Workplace Bullying and Eating Disorders: anything in common?

| April 9, 2013

With office bullying constantly under the microscope, organisational psychologist Leanne Faraday-Brash says it’s time to eradicate the culprits and create a culture of zero tolerance.

I have to confess. Undergraduate psychology at university for me feels like it happened a long time ago. Eating disorders as a subject within psychopathology was very new. But what of its incidence in the population?

We deduced there have probably been some isolated cases through the ages but the pressures of modern life, the obsession with ‘thin’, the global village that brings the Kardashians within a mouse click, have served to create a brutal phenomenon that leaves mostly young women and men ravaged by weight and body obsession. And while females are more likely to starve, binge and purge, males are more likely to overexercise and resort to mass-increasing medications.

And now to a parallel universe. More and more we are hearing about the incidence of bullying. Bullying-related grievances are rising sharply in every year. Children in the school ground utter words of hurt from a very young age effortlessly. Is there more of it or are we more attuned to it and move to diagnose it more readily? There is strong support for the idea than men and women tend to bully differently; men using physical power and intimidation; women more indirectly and passively aggressively, via rumour and innuendo.

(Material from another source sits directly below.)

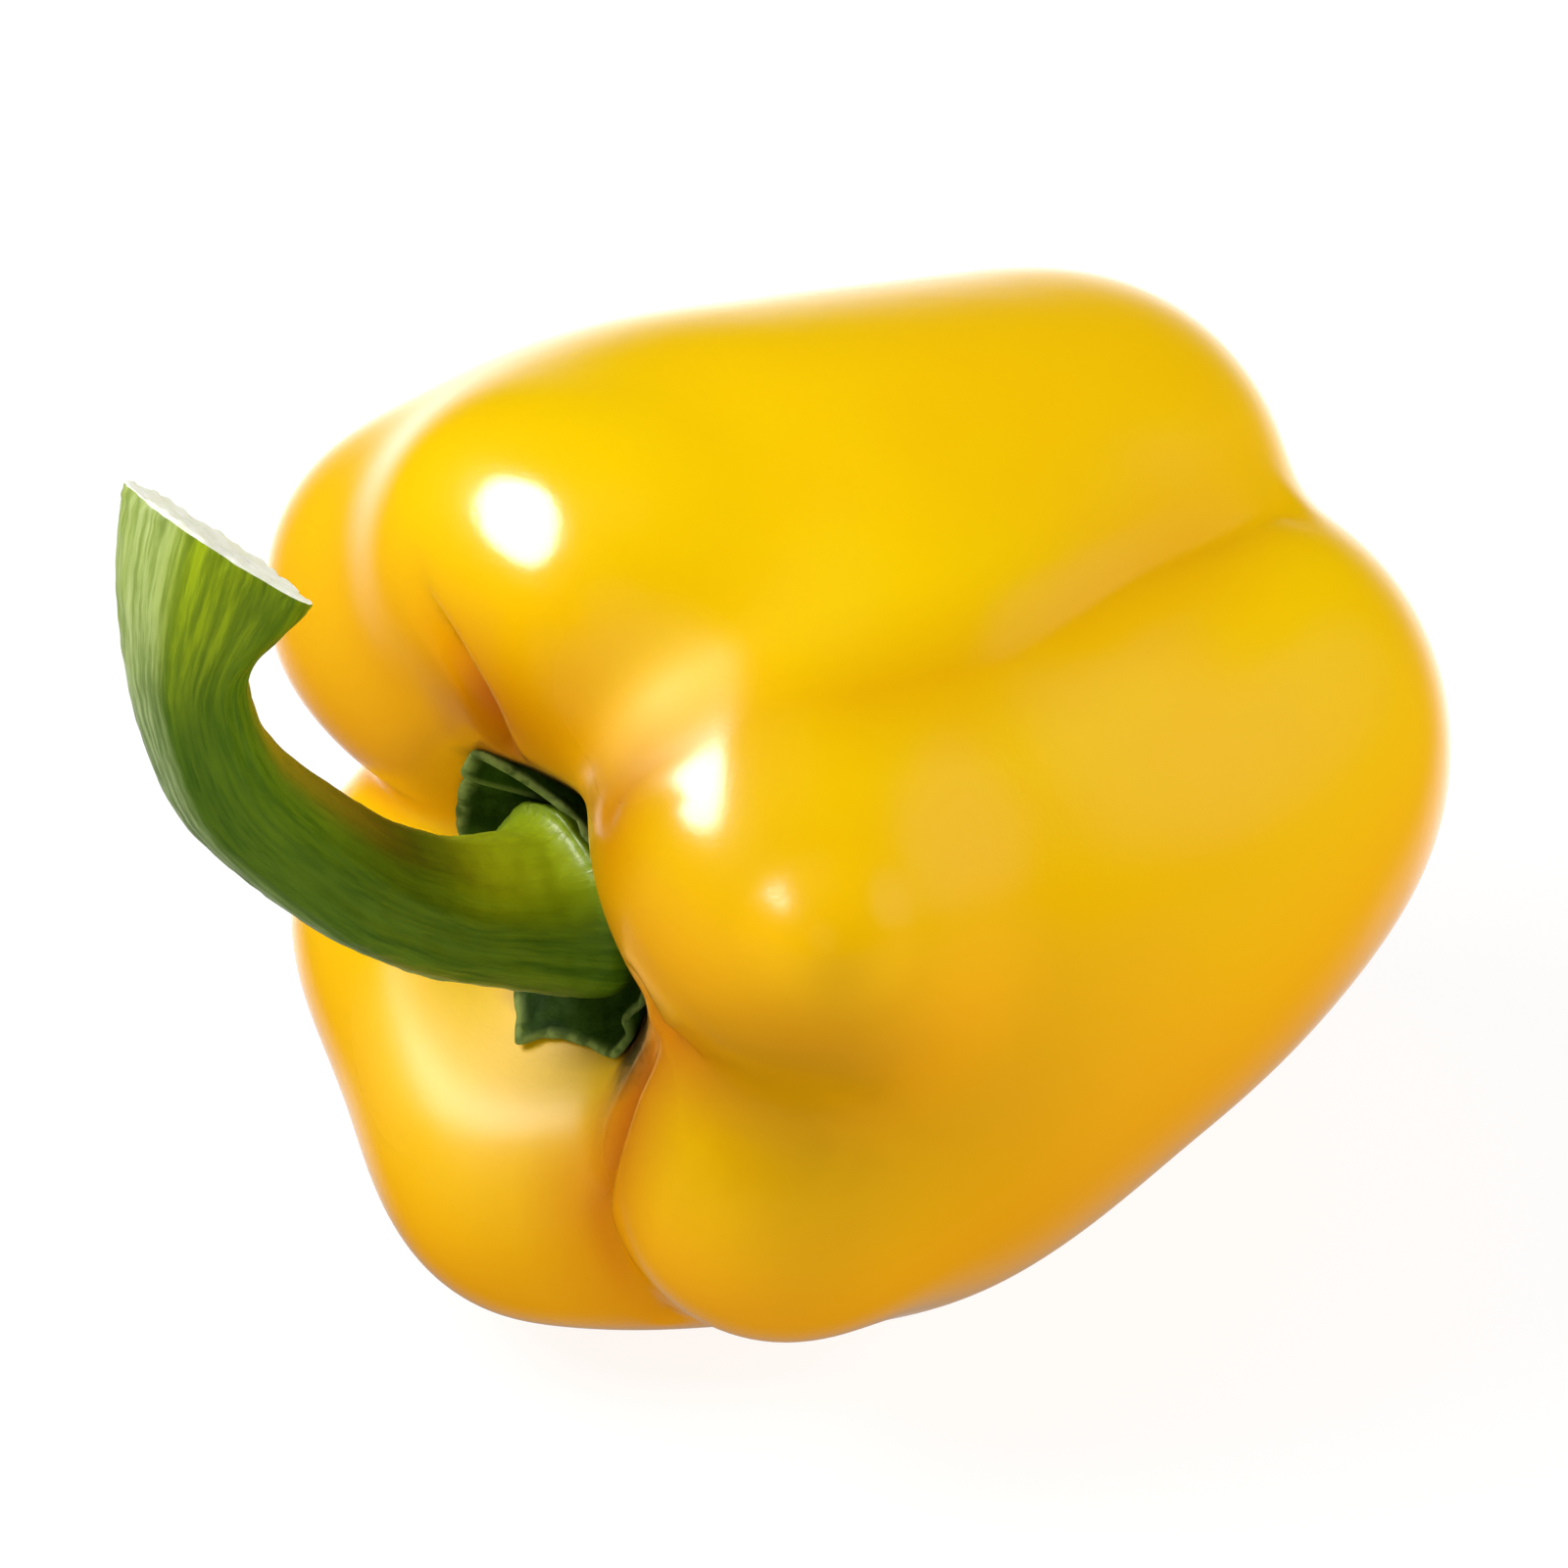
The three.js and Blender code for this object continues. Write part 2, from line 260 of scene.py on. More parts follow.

I do believe that the pressures of a modern world, a world of internet and pop culture, with busy parents trying to raise kids in a world where authority is being eroded and fame and attention are acquired in novel ways, have all contributed to the growing prevalence of eating disorders.

This is where the analogy diverges. I believe that bullying is less prevalent than before where employees in years past were sometimes expected to comply with the demands of dogmatic and overzealous managers who never feared recrimination. But our consciousness about its unlawfulness, the damage it causes to people, productivity and to brand, has never been higher.

We must do everything necessary to eradicate bullying at work. For me, this includes letting people go if they threaten safe and supportive culture – even if they’re the best sales people, the clients love them or they are regarded as leading authorities in their area of domain expertise. Just like eating disorders, those bullied at work are ravaged; starved of the nourishment they need and deserve to be happy.

There is plenty of room for mavericks at work, but not those who cause psychological mayhem. We get the culture we deserve. We get the behaviour we’re prepared to tolerate.